This article shows you how to make an audio filter from recycled components.

This is the device that I made:

You can see the circuit working in those videos:

High Pass Filtering:

Low Pass Filtering:

Inserting a Headphone Plug:

Step 1: Design the Filter

I have drawn the circuit in the old PSpice simulation software student edition version 9.1:

A typical speaker is 4, 8 or 16 ohms. Headphones have higher impedance, and resistance values.

It is not likely that the old recycled circuit will have too many bipolar capacitors. You can try using electrolytic capacitors.

I also considered connecting a switch that would connect the Rf resistor directly to the input. However, this will also short-circuit Ch1, Ch2 or Ch3. Shorting any capacitor with a button/switch will cause permanent damage to the capacitor. This is why I avoided an additional Swh switch. An alternative is to connect a 10 ohm resistor in series with the button/switch. However, this would be an extra component that you will need to look for in an old electronic recycled circuit and an additional resistor will reduce the output signal amplitude.
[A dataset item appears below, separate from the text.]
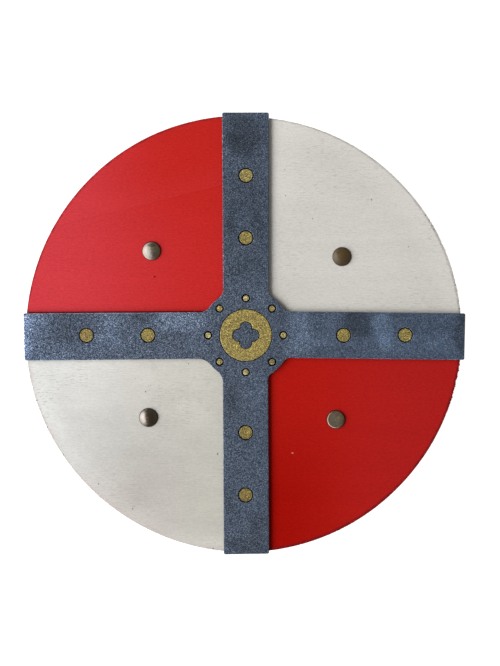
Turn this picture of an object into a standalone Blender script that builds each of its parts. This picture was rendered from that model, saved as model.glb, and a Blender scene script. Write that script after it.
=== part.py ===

The impedance/reactance (measures in ohms) of the capacitor is equal to:

Xc = 1/(2*pi*f*C)

Where: f is the frequency of the sinusoidal signal. Any periodic signal can be modelled with sinusoidal of specific amplitudes and phases (time delays). This is known as the Fourier series.

The bandpass frequencies of this filter could be complicated because it depends on load (speaker) impedance/reactance/resistance. However, if we ignore the speaker impedance we can calculate the output amplitude and phase delay with the following transfer function formula (Output Voltage/Input Voltage = Vl/Vin):

Vl / Vin = 1/(j*2*pi*f*(Cl1 + Cl2 + Cl3)) / [1/(j*2*pi*f*(Ch1 + Ch2 + Ch3)) + Rf + 1/(j*2*pi*f*(Cl1 + Cl2 + Cl3)]

The amplitude magnitude will equal to:

|Vl / Vin| = 

= |1/(j*2*pi*f*(Cl1 + Cl2 + Cl3)) / [1/(j*2*pi*f*(Ch1 + Ch2 + Ch3)) + Rf + 1/(j*2*pi*f*(Cl1 + Cl2 + Cl3))]|

= 1/(2*pi*f*(Cl1 + Cl2 + Cl3)) / sqrt[Rf^2 + (1/(j*2*pi*f*(Cl1 + Cl2 + Cl3)) + 1/(j*2*pi*f*(Ch1 + Ch2 + Ch3))^2]

The amplitude magnitude will equal to:

angle[Vl / Vin] = 

= angle[1/(j*2*pi*f*(Cl1 + Cl2 + Cl3)) / [1/(j*2*pi*f*(Ch1 + Ch2 + Ch3)) + Rf + 1/(j*2*pi*f*(Cl1 + Cl2 + Cl3))]]

Step 2: Simulations

The simulations show a bandpass filter output response:

Step 3: Make the Circuit

I made the circuit by twisting the wires together. I did not use a soldering iron.

The left blue and green wires are the input, the bottom yellow wire is the high pass filtering control, the top orange wire is the low pass filtering control, and the yellow and brown wire is the output. The orange wire is the headphone output.

Conclusion

You can see from the video that some capacitors are almost blocking the audio signal while other capacitors are creating an output sound that is exactly the same as the input. A good idea would be to use 22 uF, 33 uF, and 47 uF bipolar capacitors to implement a smoother transition from loud to filtered/quiet signal.